** start of Provided data **

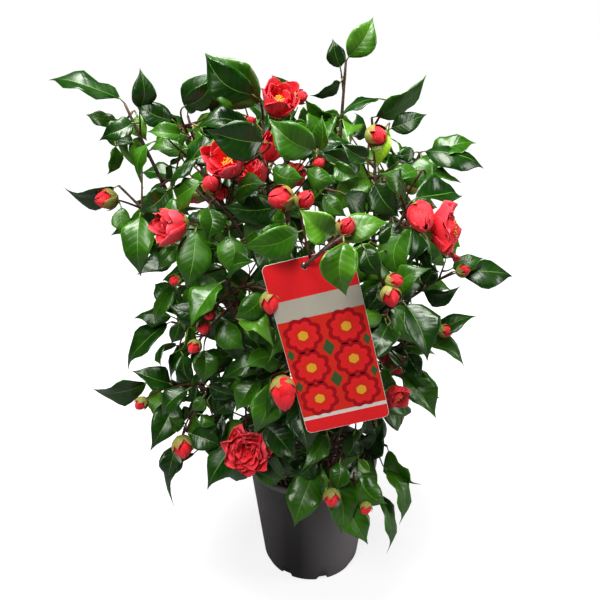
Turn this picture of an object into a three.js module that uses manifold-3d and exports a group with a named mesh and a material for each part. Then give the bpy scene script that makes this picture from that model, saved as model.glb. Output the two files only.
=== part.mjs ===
// Camellia shrub in its nursery pot: pot, soil, trunk, boughs, masses of foliage and a hanging card.
// Millimetres, +Z up. The origin is the middle of the pot's flat underside.
// The front of the shrub faces -Y, and its right side +X.

import * as THREE from 'three';
import { mergeVertices } from 'three/addons/utils/BufferGeometryUtils.js';
import Module from 'manifold-3d';

const wasm = await Module();
wasm.setup();

// Driving sizes of the pot and the soil
const POT_HEIGHT = 172;
const RIM_RADIUS = 95;
const FOOT_RADIUS = 67;
const FOOT_CHAMFER = 4;
const POT_WALL = 2.4;
const RIM_BAND = 9;
const RIM_OVERHANG = 3.4;
const STACKING_RING = 22;
const POT_SIDES = 36;
const DRAIN_NOTCHES = 8;
const NOTCH_WIDTH = 13;
const NOTCH_HEIGHT = 7;
const SOIL_BELOW_RIM = 14;
const SOIL_FALL = 3;
const SEAT_GAP = 0.3;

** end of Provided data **

What to produce: Repeat the material above in full, keeping every word.

Answer to this exercise:
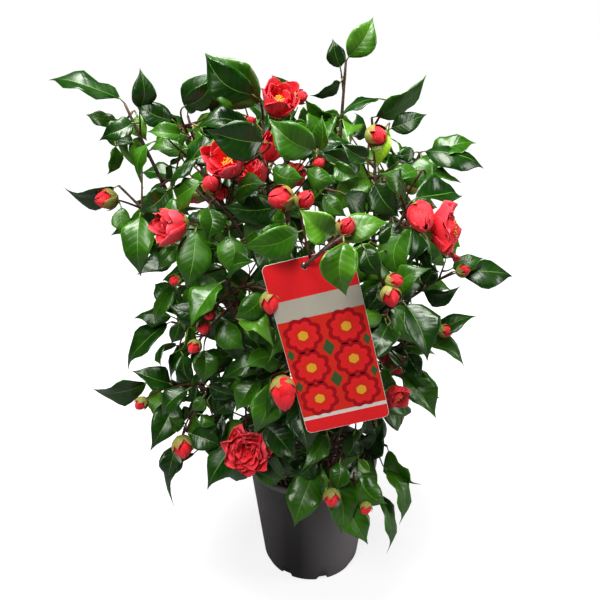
Turn this picture of an object into a three.js module that uses manifold-3d and exports a group with a named mesh and a material for each part. Then give the bpy scene script that makes this picture from that model, saved as model.glb. Output the two files only.
=== part.mjs ===
// Camellia shrub in its nursery pot: pot, soil, trunk, boughs, masses of foliage and a hanging card.
// Millimetres, +Z up. The origin is the middle of the pot's flat underside.
// The front of the shrub faces -Y, and its right side +X.

import * as THREE from 'three';
import { mergeVertices } from 'three/addons/utils/BufferGeometryUtils.js';
import Module from 'manifold-3d';

const wasm = await Module();
wasm.setup();

// Driving sizes of the pot and the soil
const POT_HEIGHT = 172;
const RIM_RADIUS = 95;
const FOOT_RADIUS = 67;
const FOOT_CHAMFER = 4;
const POT_WALL = 2.4;
const RIM_BAND = 9;
const RIM_OVERHANG = 3.4;
const STACKING_RING = 22;
const POT_SIDES = 36;
const DRAIN_NOTCHES = 8;
const NOTCH_WIDTH = 13;
const NOTCH_HEIGHT = 7;
const SOIL_BELOW_RIM = 14;
const SOIL_FALL = 3;
const SEAT_GAP = 0.3;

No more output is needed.